Frequent trips to Thailand during my childhood years in Malaysia introduced me to authentic flavors of Thai food, if nothing else. Moo Nam Tok translates to ‘waterfall pork’ in Thai, meaning the meat should still contain blood/juices running out from it, as a waterfall, when sliced. Usually, the pork is grilled first until pink and then sliced and mixed in with the spicy sauce and herbs.
At Tuk Tuk Thai, the use of lean pork shoulder gave the barbecue meat a firm, chewy texture. Fresh minty aroma with a great intensity of sourness attacked the palate – it must be from the mixture of shallots, lemongrass, mint, and lime chili dressing. Few things I found missing here: 1) I didn’t really taste the roasted rice crumb in the dish, which was supposed to give it a pleasant toasted fragrance and lively texture, 2) where’s the chili? Without the tingling sensation of chili, each bite just got more and more unbearably sour, 3) I asked for coconut rice, but where’s that delicious coconut flavor??

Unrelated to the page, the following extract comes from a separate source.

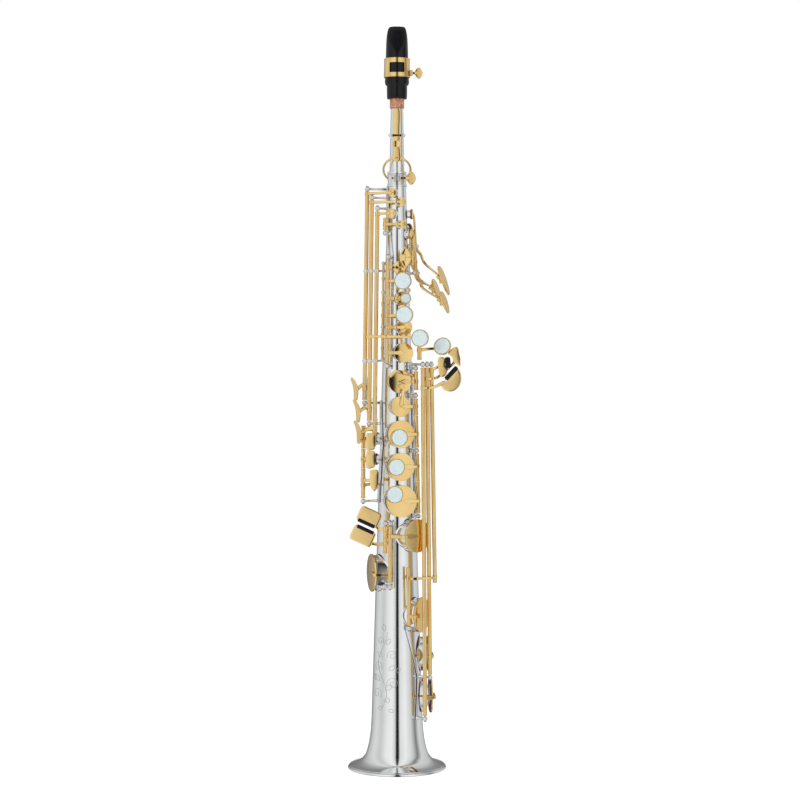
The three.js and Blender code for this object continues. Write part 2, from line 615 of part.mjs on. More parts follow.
// Right-hand levers on the left of the body, with small cups at the back.
function rightHandKey(name, high, low, z, touchX, touchZ, halfHigh) {
  const hinge = LINES.rightHand;
  const centre = v(touchX, -25, touchZ);
  cupKey(name, hinge, high, low, z, {
    travel: 8,
    parts: [
      bar(hinge.at(touchZ), v(touchX - 1, -24.2, touchZ), 3, 2, v(1, 0, 0)),
      solid(new THREE.BoxGeometry(8, 1.6, 2 * halfHigh).translate(centre.x, centre.y, centre.z)),
    ],
  });
}
rightHandKey("high_f_sharp_key", 320, 299, 308, -24, 306.2, 7.6);
rightHandKey("chromatic_f_sharp_key", 298.6, 280.4, 288, -24, 289.6, 7.6);
rightHandKey("high_g_key", 280, 252.9, 265, -21, 270, 10);

cupKey("body_octave_key", LINES.bodyOctave, 512, 500.7, 506, { travel: 8 });

// Palm keys: levers up and down the right of the body, hinged across it.
const PALM_RIM = 7.6; // hinge height above the body
function palmKey(name, hingeZ, elbow, touch, long, halfLong) {
  const hole = HOLES[name];
  const pivot = onBody(hole.azimuth, hingeZ, PALM_RIM);
  const across = tangent(hole.azimuth);
  const shoulder = hole.crown.clone().setZ(hole.z - hole.cup - 2).addScaledVector(hole.n, 1);
  const tip = hole.crown.clone().addScaledVector(hole.n, 0.3);
  const face = v(0.85, -0.42, 0.3).normalize();
  key(name, {
    pivot,
    axis: across,
    opens: { at: hole.seat, towards: hole.n },
    travel: 6,
    parts: [
      rod(pivot.clone().addScaledVector(across, -2.9), pivot.clone().addScaledVector(across, 2.9),
        TUBE_RADIUS, 10),
      cup(hole),
      bar(tip, shoulder, 3.2, 1.6, hole.n),
      bar(shoulder, pivot, 3.2, 1.8, hole.n),
      bar(pivot, elbow, 3.2, 1.8, hole.n),
      bar(elbow, touch, 3.4, 1.8, v(0.3, 0, 1).normalize()),
      oval(touch, long, face, halfLong, 5.2, 1.6, 14),
    ],
  });
  return [-1, 1].map((side) => pivot.clone().addScaledVector(across, side * 5.3));
}
const palmPosts = [
  ...palmKey("palm_f_key", 486, v(25.5, 2.5, 471), v(43.4, -3.5, 454.4), v(10.6, 0, -27.5), 14.2),
  ...palmKey("palm_d_key", 461, v(24, -12.5, 447), v(44, -15.8, 434), v(7.2, 0, -20), 10.6),
  ...palmKey("palm_e_flat_key", 472, v(20, 14.5, 456), v(37, 17, 446), v(6, 0, -20), 11),
];
function palmPostNode() {
  const feet = palmPosts.map((p) => [azimuthOf(p), p.z]);
  const stands = palmPosts.map((p, i) => join(
    ball(p, 2), rod(p, onBody(feet[i][0], p.z, RIB_LIFT), 1.1, 6)));
  const ribs = [[0, 1], [2, 3], [4, 5], [3, 0], [1, 4]].map(([i, j]) =>
    surfaceBar(feet[i], feet[j]));
  return join(stands, ribs);
}
node("palm_key_posts", palmPostNode(), silver);

// Thumb octave lever, the rod that carries its motion up, and the neck's own octave key.
const THUMB_PIVOT = v(0, 22.4, 446);
key("octave_thumb_lever", {
  pivot: THUMB_PIVOT,
  axis: v(1, 0, 0),
  opens: { at: v(0, 22, 430), towards: v(0, -1, 0) },
  travel: 7,
  parts: [
    rod(v(-3, 22.4, 446), v(8, 22.4, 446), TUBE_RADIUS, 10),
    bar(v(3, 22.4, 446), v(3, 22.8, 432), 4, 1.8, v(0, 1, 0)),
    oval(v(3, 22.8, 428), v(0, 0, 1), v(0, 1, 0), 9, 6, 1.8, 14),
    bar(v(-1.6, 22.4, 446), v(-3.4, 21.6, 454), 3, 1.8, v(0, 1, 0)),
  ],
});
key("octave_rod", {
  pivot: LINES.octaveRod.at(530),
  axis: LINES.octaveRod.axis,
  opens: { at: v(3, 14.5, 530), towards: v(0, 1, 0) },
  travel: 10,
  parts: [
    tube(LINES.octaveRod, 534, 449.6),
    arm([LINES.octaveRod.at(531), v(1.5, 16.4, 531)], v(0, 1, 0), 2.6),
    rod(v(1.5, 16.4, 530), v(1.5, 16.4, 548), 1.1, 8),
  ],
});
posts("octave_posts",
  [LINES.octaveRod.at(536.7), LINES.octaveRod.at(446.9), v(-5.6, 22.4, 446), v(10.6, 22.4, 446)],
  [[0, 1], [1, 2], [2, 3]]);

// ---- Neck ----

const NECK_TOP = 624;
const neckRadius = (z) => 6.9 - (z - 553) * 0.0195;
node("neck_cork", turned([[5.6, 613.6], [6.7, 613.6], [6.5, NECK_TOP], [5.3, NECK_TOP],
  [5.6, 613.6]], v(0, 0, 0), v(0, 0, 1), 24), cork);

const NECK_HINGE = v(0, -9.3, 588);
const OCTAVE_VENT_Z = 608;
function neckOctaveKey() {
  const lift = -9.6;
  const ring = new THREE.TorusGeometry(1, 0.09, 6, 20);
  ring.scale(12.6, 14.6, 12.6);
  ring.rotateX(radians(-44));
  ring.translate(0, 1.2, 557.2);
  return join(
    rod(v(-4.2, NECK_HINGE.y, NECK_HINGE.z), v(4.2, NECK_HINGE.y, NECK_HINGE.z), 1.5, 10),
    turned([[0, 0], [3.8, 0], [3.8, 1.6], [2.4, 2.2], [0, 2.3]], v(0, -7.1, OCTAVE_VENT_Z),
      FRONT, 14),
    bar(v(0, lift, OCTAVE_VENT_Z), v(0, lift, 574), 2.8, 1.5, FRONT),
    turned([[0, 0], [4.2, 0], [4.2, 1.2], [0, 1.6]], v(0, lift + 0.6, 580), FRONT, 14),
    bar(v(0, lift, 575), v(0, -9.6, 567), 6, 1.6, FRONT),
    solid(ring),
  );
}
const neckOctave = node("neck_octave_key", neckOctaveKey(), gold);
KEYS[neckOctave.name] = {
  pivot: NECK_HINGE, axis: v(1, 0, 0), sign: 1, rest: 0, travel: 3, pearls: [],
};
const neckProfile = [
  [5.6, 529], [7.15, 529], [7.15, 552.8], [8.8, 553], [8.8, 555], [neckRadius(556), 556],
  [neckRadius(613), 613], [5.3, 613.3], [4.9, NECK_TOP], [3.9, NECK_TOP], [5.6, 529],
];
function neckTube() {
  const { y, z } = NECK_HINGE;
  const saddle = solid(new THREE.BoxGeometry(14.4, 2.5, 4).translate(0, -6.2, z));
  const ears = [-6.2, 6.2].map((x) =>
    join(ball(v(x, y, z), 1.6), rod(v(x, y, z), v(x, -6, z), 1, 8)));
  const bore = rod(v(0, 0, z - 8), v(0, 0, z + 8), 5.6, 16);
  return join(turned(neckProfile, v(0, 0, 0), v(0, 0, 1), 16),
    join(saddle, ears).subtract(bore));
}
node("neck_tube", neckTube(), silver);

// ---- Mouthpiece, reed and ligature ----

const TIP = 690;
const SHANK_BOTTOM = 623.6 - 9.2;
const TABLE_LEVEL = 6.8; // how far behind the bore's axis the reed's flat table is
function mouthpiece() {
  const blank = turned([
    [0, SHANK_BOTTOM + 8], [9.3, SHANK_BOTTOM + 8.2], [9.4, 634.5], [11.2, 637], [11, 641],
    [10.4, 659], [9.9, 676], [8.9, 684], [7.4, 688.4], [5, 689.8], [0, TIP],
  ], v(0, 0, 0), v(0, 0, 1), 24);
  const shank = rod(v(0, 0, 622), v(0, 0, SHANK_BOTTOM + 20), 7.1, 24);
  const bore = rod(v(0, 0, 630), v(0, 0, 668), 5, 16);
  const beak = solid(new THREE.BoxGeometry(40, 16, 64).rotateX(radians(-14))
    .translate(0, -14.2, 690));
  const table = solid(new THREE.BoxGeometry(40, 10, 90).translate(0, TABLE_LEVEL + 5, 684));
  const windowCut = solid(new THREE.BoxGeometry(9.6, 7, 30).translate(0, 4.5, 668));
  return blank.subtract(shank).subtract(bore).subtract(beak).subtract(table).subtract(windowCut);
}
node("mouthpiece", mouthpiece(), ebonite);

function reed() {
  const heel = 641;
  const blank = new THREE.Shape();
  blank.moveTo(-5.2, heel);
  blank.lineTo(5.2, heel);
  blank.lineTo(6.2, TIP - 5);
  blank.quadraticCurveTo(4.2, TIP - 0.8, 0, TIP - 0.6);
  blank.quadraticCurveTo(-4.2, TIP - 0.8, -6.2, TIP - 5);
  const slab = solid(new THREE.ExtrudeGeometry(blank, {
    depth: 2.2, bevelEnabled: false, curveSegments: 6,
  }).rotateX(Math.PI / 2));
  const placed = slab.translate([0, TABLE_LEVEL + 2.4, 0]);
  const scrape = solid(new THREE.BoxGeometry(30, 8, 50).rotateX(radians(-3.2))
    .translate(0, 12.9, 688));
  return placed.subtract(scrape);
}
node("reed", reed(), cane);

const LIGATURE = { bottom: 642, top: 659.6, inside: 11.4, outside: 12.2 };
function ligature() {
  const { bottom, top, inside, outside } = LIGATURE;
  const band = turned([[inside, bottom], [outside, bottom], [outside - 0.4, top],
    [inside - 0.4, top], [inside, bottom]], v(0, 0, 0), v(0, 0, 1), 20);
  const face = solid(new THREE.BoxGeometry(13.6, 12, 9.6).translate(0, -13, 650.6));
  const sides = [-1, 1].map((side) =>
    solid(new THREE.BoxGeometry(8, 8, 9.6).translate(13.6 * side, 2.4, 650.6)));
  const lug = rod(v(11.9, -3, 646), v(14.6, -3, 646), 2.6, 10);
  return join(band, lug).subtract(face).subtract(sides[0]).subtract(sides[1])
    .subtract(rod(v(10, -3, 646), v(16, -3, 646), 1.5, 10));
}
node("ligature", ligature(), gold);
node("ligature_screw", thumbScrew(v(12, -3, 646), v(16.4, -3, 646), v(17.2, -3, 646),
  1.1, 5, 3.6), gold);

// ---- Fittings for the hands ----

const HOOK_Z = 300;
function thumbHook() {
  const y = bodyRadius(HOOK_Z);
  return join(
    bar(v(0, y + 1.3, HOOK_Z - 14), v(0, y + 0.8, HOOK_Z + 8), 9, 1.6, v(0, 1, 0)),
    bar(v(0, y + 0.8, HOOK_Z + 6), v(0, y + 15, HOOK_Z + 4), 13, 2, v(0, 0, 1)),
    bar(v(0, y + 14.6, HOOK_Z + 4.8), v(0, y + 18, HOOK_Z - 5), 13, 2, v(0, 1, 0)),
  );
}
node("thumb_hook", thumbHook(), gold);

const RING_Z = 372;
function strapRing() {
  const y = bodyRadius(RING_Z);
  const ring = new THREE.TorusGeometry(5.6, 1.2, 6, 16);
  ring.rotateY(Math.PI / 2).translate(0, y + 7.6, RING_Z);
  return join(
    bar(v(0, y + 1, RING_Z - 9), v(0, y + 0.9, RING_Z + 9), 7, 1.2, v(0, 1, 0)),
    solid(ring));
}
node("strap_ring", strapRing(), silver);

function thumbRest() {
  const y = bodyRadius(418) + 0.7;
  return turned([[0, 0], [7.2, 0], [7.2, 1.6], [5.4, 2.6], [0, 3]], v(-1, y, 413),
    v(0, 1, 0), 16);
}
node("thumb_rest", thumbRest(), gold);

root.userData.keys = KEYS;
root.userData.radii = { receiver: RECEIVER_BORE };

export default root;
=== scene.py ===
"""A straight soprano saxophone standing on its bell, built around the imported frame.

Lengths in this script are millimetres and become metres where a mesh is made. +Z runs up the
bore from the bell's rim, and the front, with the finger stacks, faces -Y. Azimuths are degrees
from the front towards +X.
"""

import json
import math

import bmesh
import bpy
from mathutils import Matrix, Vector


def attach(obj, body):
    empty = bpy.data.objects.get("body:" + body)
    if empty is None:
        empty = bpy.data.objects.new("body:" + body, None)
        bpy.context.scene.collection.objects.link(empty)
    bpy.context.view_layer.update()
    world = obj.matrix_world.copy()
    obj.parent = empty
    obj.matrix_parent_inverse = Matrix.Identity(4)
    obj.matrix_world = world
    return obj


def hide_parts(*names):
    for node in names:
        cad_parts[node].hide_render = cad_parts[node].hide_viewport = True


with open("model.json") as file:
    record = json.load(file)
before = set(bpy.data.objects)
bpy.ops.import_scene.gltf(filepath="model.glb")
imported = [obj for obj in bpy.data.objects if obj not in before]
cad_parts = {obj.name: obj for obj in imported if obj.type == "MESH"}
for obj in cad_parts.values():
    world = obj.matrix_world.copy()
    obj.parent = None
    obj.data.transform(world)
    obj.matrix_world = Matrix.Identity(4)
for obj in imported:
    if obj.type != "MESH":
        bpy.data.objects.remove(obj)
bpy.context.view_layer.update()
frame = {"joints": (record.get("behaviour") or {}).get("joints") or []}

MM = 0.001
TAU = 2 * math.pi
UP = Vector((0, 0, 1))
FRONT = Vector((0, -1, 0))
BACK = Vector((0, 1, 0))
RIGHT = Vector((1, 0, 0))


def v(x, y, z):
    return Vector((x, y, z))


# ---------------------------------------------------------------- shapes


class Shape:
    """Vertices and faces. Shapes add up to one shape."""

    def __init__(self, verts=(), faces=()):
        self.verts = list(verts)
        self.faces = list(faces)

    def __add__(self, other):
        base = len(self.verts)
        shifted = [tuple(i + base for i in face) for face in other.faces]
        return Shape(self.verts + other.verts, self.faces + shifted)

    def moved(self, matrix):
        return Shape([matrix @ p for p in self.verts], self.faces)


def total(shapes):
    result = Shape()
    for shape in shapes:
        result = result + shape
    return result


def soften(points, radius, steps=4):
    """The polyline with its inner corners rounded. A closed one rounds all of them."""
    closed = points[0] == points[-1]
    pts = [Vector(p) for p in (points[:-1] if closed else points)]
    rounded = [] if closed else [pts[0]]
    for i in range(0 if closed else 1, len(pts) if closed else len(pts) - 1):
        before, corner, after = pts[i - 1], pts[i], pts[(i + 1) % len(pts)]
        reach_in = min(radius, (before - corner).length * 0.49)
        reach_out = min(radius, (after - corner).length * 0.49)
        start = corner + (before - corner).normalized() * reach_in
        end = corner + (after - corner).normalized() * reach_out
        for k in range(steps + 1):
            t = k / steps
            rounded.append(start * (1 - t) ** 2 + corner * 2 * t * (1 - t) + end * t * t)
    rounded.append(rounded[0] if closed else pts[-1])
    return rounded


def grid(rows, wrap_rows=False, wrap_columns=True):
    """A skin over rows of points. A row of one point is a pole."""
    verts, index = [], []
    for row in rows:
        index.append(range(len(verts), len(verts) + len(row)))
        verts += row
    faces = []
    pairs = list(zip(index, index[1:]))
    if wrap_rows:
        pairs.append((index[-1], index[0]))
    for low, high in pairs:
        count = max(len(low), len(high))
        for i in range(count if wrap_columns else count - 1):
            j = (i + 1) % count
            if len(low) == 1:
                faces.append((low[0], high[j], high[i]))
            elif len(high) == 1:
                faces.append((low[i], low[j], high[0]))
            else:
                faces.append((low[i], low[j], high[j], high[i]))
    return Shape(verts, faces)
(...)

Same for the beef masman curry (also called massaman curry), which was supposed to be mildly spicy, nutty, rich and flavorful given its strong Indian influence, turned out to be mainly sweet and coconut-y instead. The beef was stewed wonderfully though.
The chicken spring rolls, came in a package of 2, were light and crispy, deep-fried to golden perfection! The sweet chili sauce completed these rolls and brought a flood of sweet memories for me ?
On my second visit there, I grabbed a small container of green papaya salad ($6) to go (sorry I forgot to take a photo ?). If you’ve been following my blog, you know that I’m a green papaya salad fanatic – always looking for the perfectly authentic som tam (‘green papaya salad’ in Thai). I was a little disappointed at Tuk Tuk Thai’s green papaya salad. A LOT were missing – there’s no dried shrimp, no plum sugar, and most importantly, the ingredients were not pounded at all to bring out all the flavors (instead all ingredients were packaged separately). All I could taste was the lime juice.
All in all, I found the thai dishes at Tuk Tuk Thai have been toned down considerably and modified to suit the western palates. I understand that the owner’s desire to introduce inexpensive, classic Thai food to the people in Calgary – and I gave him credit for that. But that doesn’t mean authentic flavours should be sacrificed.